RIYADH: The rapid adoption of clean technologies could improve energy affordability, according to a new report.
A key challenge for governments around the world is to make clean energy technologies more accessible to people who struggle to afford the upfront costs, the International Energy Agency said in a new study.
The Energy Agency said further investment was needed in the sector to meet net-zero targets by 2050.
“The report shows that additional investments are needed to put the world on a trajectory to achieve net-zero emissions by 2050, but at the same time, it would cut the operating costs of the global energy system by more than half over the next decade, compared to a trajectory based on current policy settings. The end result will be a more affordable and fairer energy system for consumers,” the energy think tank said.
Clean technology is cost-competitive
According to the IEA, clean energy technologies are already more cost-competitive over their lifetimes than technologies that rely on traditional fuels such as coal, natural gas and oil, with solar photovoltaics and wind power being the cheapest electricity generation options.
“By 2023, more than 95% of new large-scale solar PV and onshore wind capacity will have lower electricity generation costs than new coal-fired and natural gas plants,” the Energy Agency said.
He added: “Solar module prices are very low right now, falling 30% for 2023. This creates affordable opportunities for everything from utility-scale projects to home solar systems, and cheap batteries are making them more valuable.”
The analysis highlighted that although electric vehicles are more expensive than conventional cars, their lower maintenance costs make them more cost-effective in the long run.
“Electric vehicles, including two- and three-wheelers, can sometimes, but not always, have higher upfront costs, but usually result in savings through reduced operating costs. Energy-efficient household appliances such as air conditioners offer similar cost benefits over their lifetime,” the IEA noted.
The clean energy transition depends on upfront investment
The energy think tank further noted that the transition to clean energy depends on unlocking higher levels of upfront investment, particularly in developing countries.
Clean energy investment in emerging economies is slowing due to real and perceived risks that hinder new projects and access to finance, the report says.
“Furthermore, existing distortions in the global energy system in the form of fossil fuel subsidies favour incumbent fuels, making investment in the clean energy transition more difficult,” the IEA said.
It added: “Governments around the world will have spent a combined total of approximately $620 billion in subsidies for fossil fuel use in 2023, far more than the $70 billion spent supporting consumer clean energy investments.”

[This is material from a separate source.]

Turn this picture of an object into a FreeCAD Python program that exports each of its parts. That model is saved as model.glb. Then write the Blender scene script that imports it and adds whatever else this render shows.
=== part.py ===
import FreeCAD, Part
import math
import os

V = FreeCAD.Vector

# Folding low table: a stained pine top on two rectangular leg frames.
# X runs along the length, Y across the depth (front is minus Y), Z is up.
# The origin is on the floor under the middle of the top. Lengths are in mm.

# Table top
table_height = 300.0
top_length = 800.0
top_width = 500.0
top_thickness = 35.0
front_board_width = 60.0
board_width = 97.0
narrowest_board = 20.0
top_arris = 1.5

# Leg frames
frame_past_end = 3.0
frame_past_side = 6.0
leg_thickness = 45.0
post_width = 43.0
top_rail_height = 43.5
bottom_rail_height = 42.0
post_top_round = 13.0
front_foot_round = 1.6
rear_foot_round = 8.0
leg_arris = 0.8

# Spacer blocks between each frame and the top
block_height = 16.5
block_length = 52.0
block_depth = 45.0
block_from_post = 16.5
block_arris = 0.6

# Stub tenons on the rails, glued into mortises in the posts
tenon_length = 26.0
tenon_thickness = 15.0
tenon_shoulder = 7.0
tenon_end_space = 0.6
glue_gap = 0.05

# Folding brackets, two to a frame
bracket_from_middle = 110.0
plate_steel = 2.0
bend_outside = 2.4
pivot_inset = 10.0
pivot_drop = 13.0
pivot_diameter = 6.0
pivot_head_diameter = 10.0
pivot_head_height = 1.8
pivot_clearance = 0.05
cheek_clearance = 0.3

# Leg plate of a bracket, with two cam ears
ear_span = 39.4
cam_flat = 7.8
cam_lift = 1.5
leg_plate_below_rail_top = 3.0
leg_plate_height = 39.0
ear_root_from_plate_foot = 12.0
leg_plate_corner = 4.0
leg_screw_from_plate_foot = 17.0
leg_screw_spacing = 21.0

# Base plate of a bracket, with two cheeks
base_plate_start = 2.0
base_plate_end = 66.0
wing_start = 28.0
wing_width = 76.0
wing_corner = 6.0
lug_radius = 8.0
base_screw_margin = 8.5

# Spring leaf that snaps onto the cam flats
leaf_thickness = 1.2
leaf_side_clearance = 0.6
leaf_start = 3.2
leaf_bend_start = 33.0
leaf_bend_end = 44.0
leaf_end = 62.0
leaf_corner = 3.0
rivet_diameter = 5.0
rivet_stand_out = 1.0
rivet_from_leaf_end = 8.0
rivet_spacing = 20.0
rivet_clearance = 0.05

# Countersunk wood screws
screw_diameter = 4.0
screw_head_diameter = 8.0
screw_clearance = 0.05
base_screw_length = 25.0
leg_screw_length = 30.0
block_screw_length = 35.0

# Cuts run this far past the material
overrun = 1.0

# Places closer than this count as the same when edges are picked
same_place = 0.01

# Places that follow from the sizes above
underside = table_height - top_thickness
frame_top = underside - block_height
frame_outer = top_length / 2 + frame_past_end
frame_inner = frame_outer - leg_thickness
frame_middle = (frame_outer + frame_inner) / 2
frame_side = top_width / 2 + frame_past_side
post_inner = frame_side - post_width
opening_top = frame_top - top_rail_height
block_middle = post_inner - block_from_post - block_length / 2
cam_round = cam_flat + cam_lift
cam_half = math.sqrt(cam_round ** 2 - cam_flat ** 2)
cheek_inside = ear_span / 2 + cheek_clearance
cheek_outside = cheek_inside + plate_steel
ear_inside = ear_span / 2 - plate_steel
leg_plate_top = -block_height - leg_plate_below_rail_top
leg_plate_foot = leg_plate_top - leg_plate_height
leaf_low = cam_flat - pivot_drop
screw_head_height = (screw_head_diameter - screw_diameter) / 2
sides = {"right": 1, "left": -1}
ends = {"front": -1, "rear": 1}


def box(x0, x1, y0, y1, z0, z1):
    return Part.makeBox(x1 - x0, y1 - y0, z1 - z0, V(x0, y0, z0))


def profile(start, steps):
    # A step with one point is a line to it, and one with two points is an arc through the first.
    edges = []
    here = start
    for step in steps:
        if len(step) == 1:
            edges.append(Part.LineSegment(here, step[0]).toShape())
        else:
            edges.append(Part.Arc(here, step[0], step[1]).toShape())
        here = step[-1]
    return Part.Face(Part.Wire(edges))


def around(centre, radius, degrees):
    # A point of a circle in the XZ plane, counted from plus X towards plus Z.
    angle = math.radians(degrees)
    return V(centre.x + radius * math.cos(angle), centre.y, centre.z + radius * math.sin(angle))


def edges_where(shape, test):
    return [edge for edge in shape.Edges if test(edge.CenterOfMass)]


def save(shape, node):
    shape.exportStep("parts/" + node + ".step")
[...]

How clean energy technology benefits customers
According to the analysis, because clean technologies are less volatile than the prices of petroleum products, benefits from an accelerated energy transition and an increased share of renewable energy such as solar and wind will benefit end consumers.
The IEA added that electricity is expected to overtake oil as the leading fuel source for final consumption by 2035.
“The data makes it clear that the faster the transition to clean energy, the more cost-effective it will be for governments, businesses and households,” said IEA Executive Director Fatih Birol.
He added: “If policymakers and industry leaders put off action and spending today, we will end up paying more tomorrow. The first global analysis in our new report shows that the way to make energy more affordable for more people is to accelerate, not slow, the transition. But more needs to be done to help poorer households, communities and countries get a foothold in the new clean energy economy.”
Policy interventions are key to accelerating the energy transition
The agency also noted that increased incentives and support, mainly targeted at disadvantaged households, could boost the adoption of clean energy technologies in the coming years.
According to the IEA, encouraging clean energy technologies will help consumers fully realize the benefits and cost savings of renewable energy, and will also support efforts to meet international energy and climate targets.
The report suggested additional steps the government could take to speed up the use of clean technologies, such as offering energy efficiency programs to low-income households, requiring utility companies to fund more efficient heating and cooling packages, and providing affordable, green transportation.
“Policy interventions will be crucial to address the significant inequalities that already exist in the current energy system, which put affordable and sustainable energy technologies out of reach for many people,” the IEA said.
“The most fundamental inequalities are faced by some 750 million people in emerging and developing countries who have no access to electricity, and more than two billion who lack clean cooking technologies and fuels,” the statement added.
However, the energy think tank warned that the transition to clean energy will not be free of the risk of price shocks and governments need to remain vigilant against emerging dangers that could affect energy security and affordability.
According to the IEA, geopolitical tensions remain a major source of potential fluctuation in both traditional fuel and, more indirectly, clean energy supply chains.
Moreover, the transition to a more electrified energy system could bring about a new set of more local and regional risks, especially if investments in the grid, flexibility and demand response are delayed.
“Power systems will be vulnerable to extreme weather events and increasing cyber-attacks, making appropriate investments in resilience and digital security crucial,” the IEA concluded.
In a follow-up report released in May, the agency said ensuring a stable and diversified supply of energy transition minerals is crucial to achieving the net-zero target.
The study also noted that the market size for key energy transition minerals is expected to double by 2040, reaching $770 billion.